Asset Tokenization in Islamic Finance: Using IsDBI Innovative Solutions to Enable GDP-Linked Sukuk and High-Integrity Inflation Tracking
Asset tokenization is emerging as a practical way to modernize Islamic capital markets by representing real-world financial claims and ownership rights as programmable digital tokens. Tokenized sukuk is a particularly relevant use case, where issuance, reporting, and secondary-market activity can become more transparent, automated, and auditable. However, scaling from pilots to resilient digital markets requires more than token standards; it requires enabling components that support macro-linked payout logic, trusted macroeconomic data inputs, and stable, well-governed market functioning. Two capabilities are especially important in this context:
- GDP-linked (or GDP-sensitive) sukuk, where distributions adjust according to transparent economic indicators, improving alignment with real economic capacity. In practice, GDP-linked features typically rely on official published GDP data with defined lags, smoothing rules, and fallback provisions to handle revisions and reporting delays.

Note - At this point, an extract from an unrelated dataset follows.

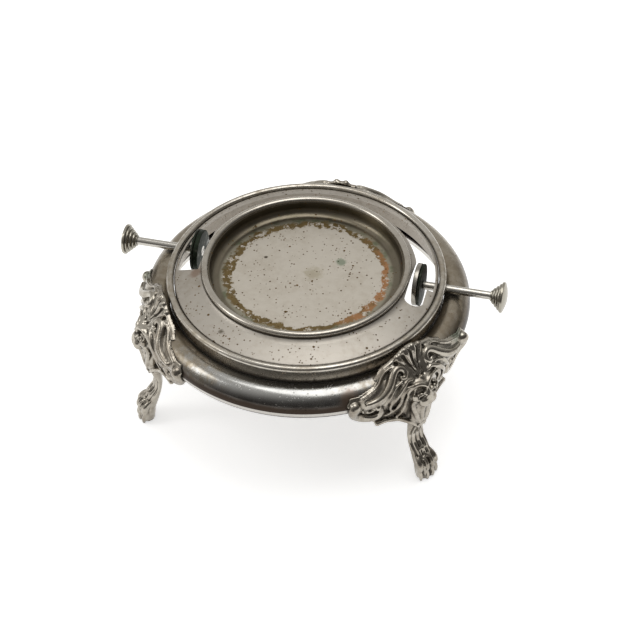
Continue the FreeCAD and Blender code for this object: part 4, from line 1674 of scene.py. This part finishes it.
    @staticmethod
    def turned(name: str) -> float:
        """How far a leg is turned round the ring from the right pin, in radians.

        Args:
            name: The leg's node.

        Returns:
            The angle.
        """
        sole = name.replace("leg", "paw") + "_sole"
        mount = next(mount for mount in frame["record"]["mounts"] if mount["name"] == sole)
        return math.atan2(mount["pos_m"][1], mount["pos_m"][0])


# Light and camera


@dataclass
class Studio:
    """The pale floor, the soft lamps and the camera."""

    lens: float = 112.5
    distance: float = 1.0259
    azimuth: float = 15.15
    elevation: float = 43.35
    roll: float = -1.388
    aim_across: float = -0.10047
    aim_up: float = 0.35904
    pale: Colour = (0.80, 0.79, 0.77)
    dark: Colour = (0.15, 0.145, 0.14)
    pale_side: Place = (-0.55, 0.55, 0.5)

    def build(self) -> None:
        """Set up floor, world, lamps and camera."""
        self.floor()
        self.world()
        self.lamp("over", (0.1, 0.1, 1.2), (0.9, 0.7), 4.5)
        self.lamp("beside", (-1.0, -0.3, 0.9), (0.4, 0.7), 2.5)
        self.camera()

    def floor(self) -> None:
        """A wide pale floor."""
        floor = primitive(bpy.ops.mesh.primitive_plane_add, size=8)
        floor.name = "floor"
        material = bpy.data.materials.new("pale_floor")
        floor.data.materials.append(material)
        graph = Graph(material)
        shade = graph.mix(graph.noise(3, 2), (0.86, 0.86, 0.86), (0.88, 0.88, 0.88))
        paper = graph.add("BsdfDiffuse", {"Color": shade}).outputs[0]
        rays = graph.add("LightPath").outputs
        seen = graph.number("MAXIMUM", rays["Is Camera Ray"], rays["Is Glossy Ray"])
        white = {"Color": (1, 1, 1, 1), "Strength": graph.times(seen, 0.6)}
        glow = graph.add("Emission", white).outputs[0]
        both = graph.add("AddShader", {0: paper, 1: glow}).outputs[0]
        graph.add("OutputMaterial", {"Surface": both})

    def world(self) -> None:
        """A quiet room, pale behind and above the stand and dark on the camera's side."""
        world = bpy.data.worlds.new("room")
        bpy.context.scene.world = world
        graph = Graph(world)
        way = graph.add("TexCoord").outputs["Generated"]
        sockets = {0: way, 1: Vector(self.pale_side).normalized()}
        towards = graph.add("VectorMath", sockets, operation="DOT_PRODUCT").outputs["Value"]
        tone = graph.mix(graph.ease(towards, -0.35, 0.75), self.dark, self.pale)
        light = graph.add("Background", {"Color": tone, "Strength": 0.9}).outputs[0]
        graph.add("OutputWorld", {"Surface": light})

    @staticmethod
    def lamp(name: str, place: Place, sides: Point, power: float) -> None:
        """A soft rectangular lamp aimed at the stand.

        Args:
            name: Its name.
            place: Where it stands, in metres.
            sides: Its width and height, in metres.
            power: Its power in watts.
        """
        data = bpy.data.lights.new(name, "AREA")
        data.shape = "RECTANGLE"
        data.size, data.size_y, data.energy = *sides, power
        lamp = bpy.data.objects.new(name, data)
        lamp.location = place
        aim = Vector((0, 0, 0.06)) - Vector(place)
        lamp.rotation_euler = aim.to_track_quat("-Z", "Y").to_euler()
        bpy.context.scene.collection.objects.link(lamp)

    def camera(self) -> None:
        """The camera, where the photo was taken from."""
        a, e, r = (math.radians(value) for value in (self.azimuth, self.elevation, self.roll))
        back = Vector((math.sin(a) * math.cos(e), -math.cos(a) * math.cos(e), math.sin(e)))
        right = Vector((math.cos(a), math.sin(a), 0))
        up = Vector((-math.sin(a) * math.sin(e), math.cos(a) * math.sin(e), math.cos(e)))
        across = math.cos(r) * right + math.sin(r) * up
        above = -math.sin(r) * right + math.cos(r) * up
        radius = (high("neck_collar").x - Stand.wall / 2) * MM
        crest = Vector((0, 0, high("top_bead").z * MM))
        spot = crest + back * self.distance - across * self.aim_across * radius - above * self.aim_up * radius
        data = bpy.data.cameras.new("camera")
        data.lens = self.lens
        data.clip_start = 0.05
        camera = bpy.data.objects.new("camera", data)
        turn_to = Matrix((across, above, back)).transposed()
        camera.matrix_world = Matrix.Translation(spot) @ turn_to.to_4x4()
        bpy.context.scene.collection.objects.link(camera)
        bpy.context.scene.camera = camera


def main() -> None:
    """Build the whole picture."""
    logging.basicConfig(level=logging.INFO, format="%(message)s")
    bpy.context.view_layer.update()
    Stand().build()
    for side in Side:
        Pin(side).build()
    Leg().build()
    Studio().build()
    scene = bpy.context.scene
    scene.view_settings.view_transform = "Standard"


if __name__ == "__main__":
    main()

- Advanced inflation tracking, where higher-integrity data collection and reporting improve confidence in real-return assessment and index-aware cashflow management.

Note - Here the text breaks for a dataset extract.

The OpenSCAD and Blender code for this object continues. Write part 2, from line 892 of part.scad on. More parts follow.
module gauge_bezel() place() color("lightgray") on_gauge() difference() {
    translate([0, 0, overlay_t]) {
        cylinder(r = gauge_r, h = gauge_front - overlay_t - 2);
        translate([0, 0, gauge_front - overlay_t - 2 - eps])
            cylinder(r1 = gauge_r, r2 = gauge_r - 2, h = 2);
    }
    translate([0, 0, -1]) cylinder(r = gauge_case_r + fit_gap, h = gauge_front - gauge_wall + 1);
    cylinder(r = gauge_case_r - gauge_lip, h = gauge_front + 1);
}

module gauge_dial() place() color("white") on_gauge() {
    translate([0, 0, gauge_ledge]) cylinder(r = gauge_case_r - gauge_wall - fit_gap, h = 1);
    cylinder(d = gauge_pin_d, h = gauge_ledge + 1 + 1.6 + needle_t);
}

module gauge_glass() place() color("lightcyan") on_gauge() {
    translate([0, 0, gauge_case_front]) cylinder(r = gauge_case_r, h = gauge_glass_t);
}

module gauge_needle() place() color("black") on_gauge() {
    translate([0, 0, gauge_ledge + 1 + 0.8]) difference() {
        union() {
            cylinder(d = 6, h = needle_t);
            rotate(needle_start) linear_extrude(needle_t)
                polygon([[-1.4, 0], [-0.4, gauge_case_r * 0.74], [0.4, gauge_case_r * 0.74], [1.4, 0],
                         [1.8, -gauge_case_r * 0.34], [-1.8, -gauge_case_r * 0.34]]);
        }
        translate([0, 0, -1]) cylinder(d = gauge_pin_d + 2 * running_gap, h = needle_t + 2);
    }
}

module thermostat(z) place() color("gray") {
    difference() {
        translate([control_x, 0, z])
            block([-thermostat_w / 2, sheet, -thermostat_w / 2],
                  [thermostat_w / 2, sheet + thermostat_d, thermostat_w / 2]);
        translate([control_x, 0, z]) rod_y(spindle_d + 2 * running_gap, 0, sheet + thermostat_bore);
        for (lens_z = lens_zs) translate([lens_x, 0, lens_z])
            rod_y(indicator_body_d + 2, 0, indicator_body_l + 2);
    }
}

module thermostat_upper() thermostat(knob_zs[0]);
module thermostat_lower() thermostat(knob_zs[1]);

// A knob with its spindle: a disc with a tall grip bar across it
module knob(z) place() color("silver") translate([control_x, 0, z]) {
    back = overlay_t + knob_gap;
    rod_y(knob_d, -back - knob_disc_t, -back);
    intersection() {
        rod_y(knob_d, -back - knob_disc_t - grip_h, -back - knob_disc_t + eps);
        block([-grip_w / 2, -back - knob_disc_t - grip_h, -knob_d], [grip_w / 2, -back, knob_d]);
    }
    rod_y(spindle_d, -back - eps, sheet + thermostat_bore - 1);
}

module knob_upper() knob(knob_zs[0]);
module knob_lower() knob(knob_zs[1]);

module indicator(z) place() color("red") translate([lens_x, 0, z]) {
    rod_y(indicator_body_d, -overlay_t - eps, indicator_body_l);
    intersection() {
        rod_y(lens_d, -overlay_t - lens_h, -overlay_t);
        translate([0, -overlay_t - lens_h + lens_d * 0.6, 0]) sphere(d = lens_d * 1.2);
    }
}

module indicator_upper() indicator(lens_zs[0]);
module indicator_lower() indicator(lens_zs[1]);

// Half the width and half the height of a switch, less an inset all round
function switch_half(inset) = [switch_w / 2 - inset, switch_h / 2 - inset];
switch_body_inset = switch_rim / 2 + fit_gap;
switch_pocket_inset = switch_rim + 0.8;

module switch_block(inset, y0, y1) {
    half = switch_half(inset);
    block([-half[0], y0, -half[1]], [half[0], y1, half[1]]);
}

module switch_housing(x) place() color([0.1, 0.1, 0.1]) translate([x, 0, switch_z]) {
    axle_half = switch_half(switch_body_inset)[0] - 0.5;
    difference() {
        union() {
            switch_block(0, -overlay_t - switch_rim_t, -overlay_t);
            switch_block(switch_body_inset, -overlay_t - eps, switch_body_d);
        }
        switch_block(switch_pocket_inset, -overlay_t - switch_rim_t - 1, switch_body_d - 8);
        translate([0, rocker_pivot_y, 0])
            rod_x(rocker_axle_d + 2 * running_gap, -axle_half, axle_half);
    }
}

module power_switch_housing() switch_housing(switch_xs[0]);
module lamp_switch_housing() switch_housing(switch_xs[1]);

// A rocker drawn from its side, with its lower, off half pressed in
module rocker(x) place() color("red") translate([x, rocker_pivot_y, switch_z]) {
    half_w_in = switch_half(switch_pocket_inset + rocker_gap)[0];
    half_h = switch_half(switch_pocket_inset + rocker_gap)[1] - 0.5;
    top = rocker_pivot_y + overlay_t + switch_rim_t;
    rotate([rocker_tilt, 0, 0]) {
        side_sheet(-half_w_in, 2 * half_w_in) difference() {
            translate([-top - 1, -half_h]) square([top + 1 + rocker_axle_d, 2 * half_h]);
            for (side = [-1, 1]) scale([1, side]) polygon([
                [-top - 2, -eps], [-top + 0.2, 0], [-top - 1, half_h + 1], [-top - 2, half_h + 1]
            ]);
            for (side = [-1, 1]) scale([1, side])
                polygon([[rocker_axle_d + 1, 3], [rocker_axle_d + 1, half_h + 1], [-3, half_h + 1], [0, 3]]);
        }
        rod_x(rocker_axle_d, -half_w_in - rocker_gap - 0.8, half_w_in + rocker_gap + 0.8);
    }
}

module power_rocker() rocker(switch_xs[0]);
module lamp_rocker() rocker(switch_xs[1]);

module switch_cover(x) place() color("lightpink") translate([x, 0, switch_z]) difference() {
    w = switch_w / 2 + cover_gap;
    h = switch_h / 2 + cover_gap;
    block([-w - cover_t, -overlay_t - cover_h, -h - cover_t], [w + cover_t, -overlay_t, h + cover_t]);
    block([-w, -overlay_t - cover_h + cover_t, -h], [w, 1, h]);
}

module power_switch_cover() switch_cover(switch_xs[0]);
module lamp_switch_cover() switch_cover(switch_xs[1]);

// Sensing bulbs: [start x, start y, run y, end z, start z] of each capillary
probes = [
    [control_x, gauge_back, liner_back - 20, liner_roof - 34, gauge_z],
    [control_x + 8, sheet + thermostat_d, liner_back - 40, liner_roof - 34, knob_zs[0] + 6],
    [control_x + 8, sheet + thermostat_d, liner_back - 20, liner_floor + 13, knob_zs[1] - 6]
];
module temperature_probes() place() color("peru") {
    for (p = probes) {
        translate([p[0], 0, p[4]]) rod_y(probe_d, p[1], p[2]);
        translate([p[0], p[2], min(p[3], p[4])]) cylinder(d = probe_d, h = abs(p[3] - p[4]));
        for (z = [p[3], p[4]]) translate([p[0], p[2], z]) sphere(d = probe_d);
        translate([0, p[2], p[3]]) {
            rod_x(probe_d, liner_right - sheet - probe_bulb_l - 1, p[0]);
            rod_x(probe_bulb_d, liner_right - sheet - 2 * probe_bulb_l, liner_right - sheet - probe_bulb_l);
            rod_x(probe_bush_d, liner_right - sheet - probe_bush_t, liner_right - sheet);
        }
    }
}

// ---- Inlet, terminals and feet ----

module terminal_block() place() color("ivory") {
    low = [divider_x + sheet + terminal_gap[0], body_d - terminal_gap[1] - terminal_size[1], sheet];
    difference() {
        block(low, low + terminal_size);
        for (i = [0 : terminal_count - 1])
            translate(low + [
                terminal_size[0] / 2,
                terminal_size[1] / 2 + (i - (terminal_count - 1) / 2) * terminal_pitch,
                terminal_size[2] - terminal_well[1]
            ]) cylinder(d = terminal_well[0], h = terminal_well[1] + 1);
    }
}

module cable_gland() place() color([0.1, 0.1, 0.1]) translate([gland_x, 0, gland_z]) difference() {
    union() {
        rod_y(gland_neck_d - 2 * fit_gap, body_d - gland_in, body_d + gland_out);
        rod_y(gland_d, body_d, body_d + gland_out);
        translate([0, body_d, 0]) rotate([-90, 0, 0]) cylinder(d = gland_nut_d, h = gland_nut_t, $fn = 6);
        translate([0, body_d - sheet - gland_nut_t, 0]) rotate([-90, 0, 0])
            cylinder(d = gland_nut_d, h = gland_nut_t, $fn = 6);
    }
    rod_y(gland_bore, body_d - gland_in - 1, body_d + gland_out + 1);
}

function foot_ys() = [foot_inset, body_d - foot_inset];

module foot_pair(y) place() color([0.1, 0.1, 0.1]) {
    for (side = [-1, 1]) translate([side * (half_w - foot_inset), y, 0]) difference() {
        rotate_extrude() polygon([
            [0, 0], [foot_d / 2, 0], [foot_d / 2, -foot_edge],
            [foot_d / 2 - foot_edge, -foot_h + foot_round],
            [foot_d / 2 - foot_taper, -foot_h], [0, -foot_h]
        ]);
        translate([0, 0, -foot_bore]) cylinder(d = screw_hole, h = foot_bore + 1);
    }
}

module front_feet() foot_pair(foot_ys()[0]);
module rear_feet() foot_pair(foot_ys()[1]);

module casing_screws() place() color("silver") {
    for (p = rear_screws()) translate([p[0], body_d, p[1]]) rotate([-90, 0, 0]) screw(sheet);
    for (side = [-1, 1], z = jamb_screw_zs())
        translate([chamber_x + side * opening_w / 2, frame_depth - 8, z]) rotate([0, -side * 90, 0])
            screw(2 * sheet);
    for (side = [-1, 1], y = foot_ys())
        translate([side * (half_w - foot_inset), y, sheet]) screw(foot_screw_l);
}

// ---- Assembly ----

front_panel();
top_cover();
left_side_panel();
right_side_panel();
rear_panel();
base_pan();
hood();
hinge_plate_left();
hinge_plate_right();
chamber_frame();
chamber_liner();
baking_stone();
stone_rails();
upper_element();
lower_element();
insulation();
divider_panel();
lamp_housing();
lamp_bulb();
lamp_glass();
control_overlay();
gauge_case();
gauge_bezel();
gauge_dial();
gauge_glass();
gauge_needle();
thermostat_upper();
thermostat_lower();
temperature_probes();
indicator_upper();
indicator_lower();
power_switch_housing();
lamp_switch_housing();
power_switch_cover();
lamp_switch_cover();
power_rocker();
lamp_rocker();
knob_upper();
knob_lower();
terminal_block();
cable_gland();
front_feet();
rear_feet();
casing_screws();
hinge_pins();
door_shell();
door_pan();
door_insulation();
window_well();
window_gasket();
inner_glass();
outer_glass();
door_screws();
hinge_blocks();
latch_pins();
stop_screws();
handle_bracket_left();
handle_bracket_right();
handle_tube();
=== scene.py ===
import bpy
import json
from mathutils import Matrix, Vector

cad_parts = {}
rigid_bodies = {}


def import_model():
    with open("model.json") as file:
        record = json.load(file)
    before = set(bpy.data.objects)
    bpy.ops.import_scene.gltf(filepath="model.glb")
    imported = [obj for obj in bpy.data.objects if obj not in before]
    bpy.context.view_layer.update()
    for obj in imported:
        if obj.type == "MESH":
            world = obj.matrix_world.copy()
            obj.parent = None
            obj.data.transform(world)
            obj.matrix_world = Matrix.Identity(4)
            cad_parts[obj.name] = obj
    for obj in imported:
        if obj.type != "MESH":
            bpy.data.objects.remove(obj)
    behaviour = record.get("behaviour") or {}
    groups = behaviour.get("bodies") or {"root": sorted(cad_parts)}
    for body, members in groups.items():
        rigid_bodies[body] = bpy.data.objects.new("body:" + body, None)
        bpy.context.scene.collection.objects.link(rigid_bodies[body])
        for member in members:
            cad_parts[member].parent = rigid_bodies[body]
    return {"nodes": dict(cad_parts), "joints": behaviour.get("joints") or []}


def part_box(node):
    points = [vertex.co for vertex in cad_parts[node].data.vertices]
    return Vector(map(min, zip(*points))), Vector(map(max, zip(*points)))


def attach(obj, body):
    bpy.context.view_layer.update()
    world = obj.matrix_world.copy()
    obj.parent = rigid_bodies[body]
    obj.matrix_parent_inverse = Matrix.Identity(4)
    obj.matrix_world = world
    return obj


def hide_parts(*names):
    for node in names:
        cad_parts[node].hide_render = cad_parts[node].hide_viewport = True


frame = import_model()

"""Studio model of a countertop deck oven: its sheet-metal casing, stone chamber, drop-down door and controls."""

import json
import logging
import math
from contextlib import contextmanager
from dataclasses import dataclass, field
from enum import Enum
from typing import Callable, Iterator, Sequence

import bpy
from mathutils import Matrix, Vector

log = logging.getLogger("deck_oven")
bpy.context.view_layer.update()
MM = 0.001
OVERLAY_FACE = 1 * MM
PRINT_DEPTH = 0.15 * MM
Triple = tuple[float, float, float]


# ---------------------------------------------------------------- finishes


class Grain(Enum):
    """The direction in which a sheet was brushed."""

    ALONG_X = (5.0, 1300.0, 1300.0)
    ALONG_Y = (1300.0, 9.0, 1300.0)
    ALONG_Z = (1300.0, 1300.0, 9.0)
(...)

Complementary data and governance tools can support macro-linked instruments in tokenized markets. Truflation provides higher-frequency (e.g., daily-updated) CPI/inflation indicators with a documented methodology; Chainalysis’ Crypto Adoption Index is a proxy for digital-asset adoption/usage; Consensys surveys capture adoption perceptions; and Snapshot supports governance (e.g., voting on data sources and parameters) rather than producing macro indicators. To complement these technologies, the Islamic Development Bank Institute (IsDBI) has introduced a suite of complementary innovative solutions that can serve as enabling components for these capabilities: the Smart Credit Management System (SCMS) (patented), Smart Voucher (patented), and the Smart Stabilization System (SSS) (patent pending). Together, they form an infrastructure stack that strengthens discipline, programmability, data-driven execution, and market stability - key ingredients for GDP-linked sukuk and enhanced inflation-tracking tools. GDP-linked and inflation-aware structures are not only “token design” questions; they are systems challenges involving data governance, execution integrity, market stability, and inclusive distribution. IsDBI’s innovative solutions help address these constraints in an integrated manner.
SCMS (Patented): A Market Integrity and Discipline Layer
The Smart Credit Management System provides on-chain recording of payment behavior, transparent credit indicators, and structured support mechanisms for verified distress. For GDP-linked sukuk platforms, SCMS:
- Reinforces confidence in macro-adjusted cashflows through auditable behavioral records,
- Reduces execution uncertainty by standardizing triggers and evidence, and
- Supports resilience during economic stress without undermining market trust.
SCMS does not define macro indices; rather, it strengthens accountability, transparency, and orderly execution around macro-linked instruments.
Smart Voucher (Patented): Programmable Distribution and Inclusion
Smart Voucher enables controlled-purpose spending, targeted value distribution, and fully traceable disbursement pathways. Within GDP-linked sukuk and inflation-aware ecosystems, it:
- Supports automated and auditable payout and reporting flows,
- Enables policy-aligned interventions and benefit calibration, and
- Provides a programmable environment where inflation-aware rules can be executed transparently.
Smart Voucher strengthens programmable distribution and operational credibility in macro-linked token markets.
SSS (Patent Pending): A Stability Layer for Tokenized Sukuk Markets
The Smart Stabilization System introduces rules-based market-stabilization controls to help reduce destabilizing volatility in tokenized secondary markets. For GDP-linked and inflation-sensitive instruments, SSS:
- Mitigates short-term market overshooting and speculative swings,
- Improves market confidence and regulatory readiness, and
- Supports orderly trading during macro-data events.
SSS helps ensure that macro-linked token markets behave like credible capital-market environments rather than speculative venues.
In tokenized finance, building an effective inflation-tracking ecosystem goes beyond simple data feeds. It requires secure data ingestion, robust governance frameworks, transparent audit trails, and automated workflows that comply with Shariah and regulatory standards. These elements ensure that inflation-sensitive instruments operate with integrity and predictability. A clearer way to frame the ecosystem is to separate:
- the data/reference layer (how inflation indicators are constructed, validated, governed, revised, and audited), and
- the execution and market layer (how those indicators are used in smart contracts, reporting, distributions, and trading venues).
Blockchain-based tools can strengthen the data/reference layer by enabling higher-frequency indicators, multi-source cross-checking, and transparent, auditable governance over how data is selected and updated. For example, Truflation can be referenced as a higher-frequency CPI/inflation signal with a published methodology, while adoption indices (e.g., Chainalysis) and perception surveys (e.g., Consensys) can add contextual market intelligence - without being treated as official macro statistics. Finally, Snapshot-style DAO governance is best used to manage data-source trust, update/approval rules, and fallback mechanisms for disruptions or revisions, rather than to produce macro indicators itself. Within such architectures, IsDBI’s innovative solutions add critical operational strength.